Task prompt - Identify the lines that contain the string "part", then copy each of them.

Recorded data -
_ _ _
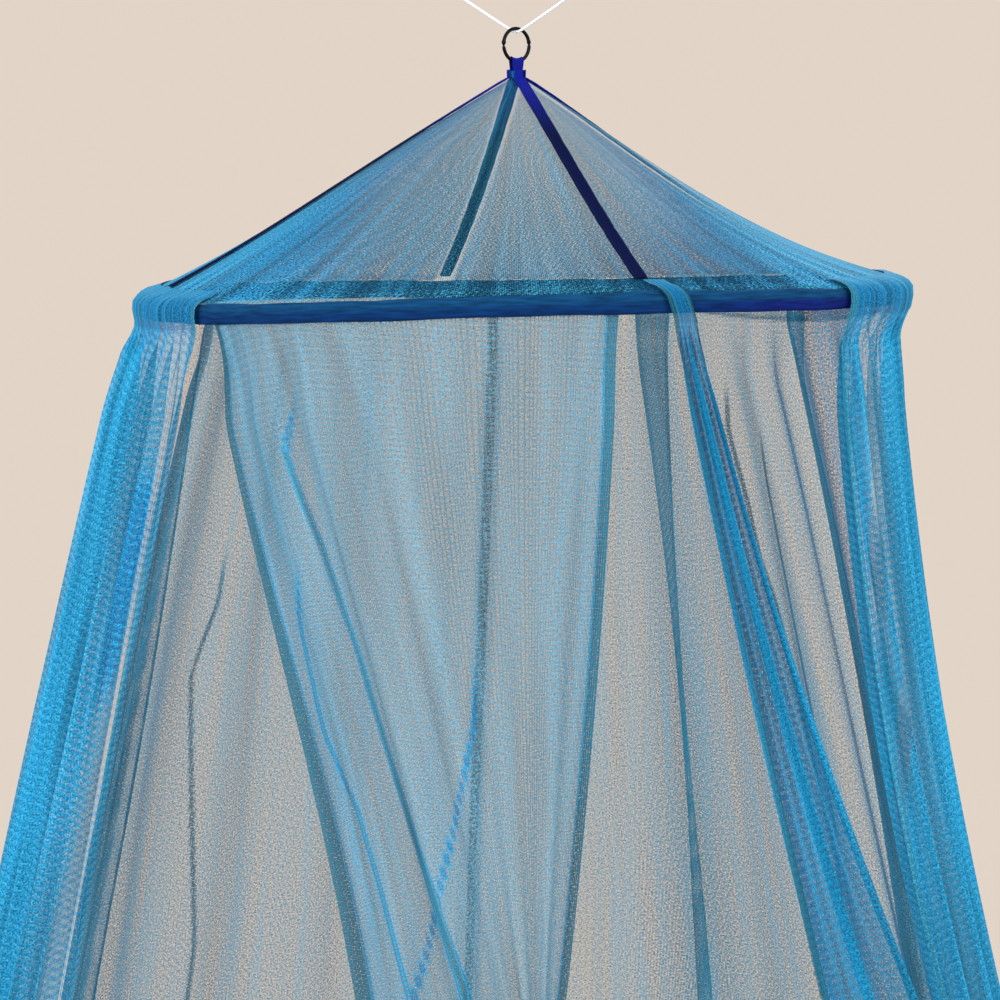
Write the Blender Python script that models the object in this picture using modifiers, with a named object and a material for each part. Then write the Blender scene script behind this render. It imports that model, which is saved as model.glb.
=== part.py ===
# Hoop bed canopy: net crown and wall panels on a round hoop, hung by a ring and a white cord.
# Metres, +Z up. The origin is the inside top of the hanging ring; the front of the canopy faces -Y.
# Azimuths are degrees round the vertical axis, 0 at the front and growing towards +X.
import math

import bmesh
import bpy
from mathutils import Vector

# Hoop and sleeve
HOOP_RADIUS = 0.300
HOOP_CENTRE_X = 0.005
HOOP_Z = -0.2076
HOOP_TILT_SIDE = 0.0195
HOOP_TILT_BACK = 0.0075
HOOP_TWIST = 0.0012
HOOP_BOW = 0.0021
HOOP_WIRE_RADIUS = 0.00275
HOOP_STEPS = 60
SLEEVE_SHEET = 0.001
SLEEVE_RADIUS = 0.00385
SLEEVE_DEPTH = 0.0107
SLEEVE_MOUTH = 0.00275

# Hanging ring, cord and webbing loop
RING_RADIUS = 0.0130
RING_WIRE_RADIUS = 0.0012
RING_TURN = 39.0
CORD_RADIUS = 0.0012
CORD_TURN = -22.0
CORD_REACH = 0.050
CORD_SLOPE = 0.635
CORD_BEND = 0.003
KNOT_RADIUS = 0.0034
LOOP_WIDTH = 0.0095
LOOP_FOOT_WIDTH = 0.0042
LOOP_SADDLE_RADIUS = 0.0022
LOOP_FOOT_SPREAD = 0.0019
LOOP_FOOT_Z = -0.0404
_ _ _
Solution for this task -
Write the Blender Python script that models the object in this picture using modifiers, with a named object and a material for each part. Then write the Blender scene script behind this render. It imports that model, which is saved as model.glb.
=== part.py ===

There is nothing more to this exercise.